Empati üzerine kitap yazdınız, kapınızın üstünde koca bir Prof. ünvanı var. Yaşadığı ailevi sorunlardan ötürü ödevini yetiştiremeyen bir öğrenciniz halini anlatmak için odanıza geldi ve siz de o öğrenciyi sözlerinizle haşlayıp gönderdiniz. Evet siz ilginç bir şekilde empatisi olmayan bir empati profesörüsünüz.
Bilmek ve yapmak arasındaki uçuruma sık sık şahit oluyorum.

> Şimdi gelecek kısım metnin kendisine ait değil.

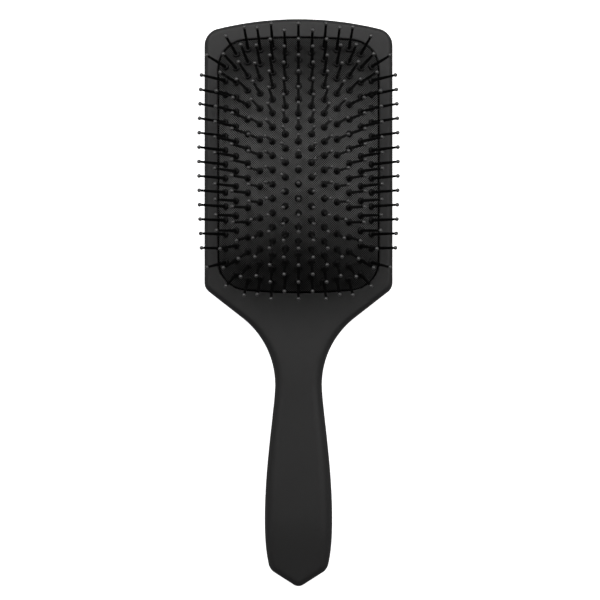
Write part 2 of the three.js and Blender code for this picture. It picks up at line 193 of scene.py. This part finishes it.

Mesela küfreden bir adama, iyi bir şey mi yaptın deseniz yanlış bir şey yaptığını kabullenecek. Ya da futbol holiganlığıyla bir başka taraftarı öldürenleri hiç bir vicdanın aklayacağını sanmıyorum ama gelin görün ki bilmek ile yapmak arasında uzun bir yol var. (bkz. yetkinlik ve edim)
Ya da mesela, iyi sunum yapmak üzere ders veriyorsunuz, teorisinde iyisiniz ama gel bir sunum yap denince söylediklerinizi uygulayamıyorsunuz. Veya karşınıza dinden ahlaktan dem vuran biri çıkıyor sonra bakıyorsunuz dinsizliğin ahlaksızlığın alasını yapmış.
Sözün özü bilmekle uygulamak çok farklı. Bilmek, uygulamaya dönüştüğü derecede değer kazanıyor.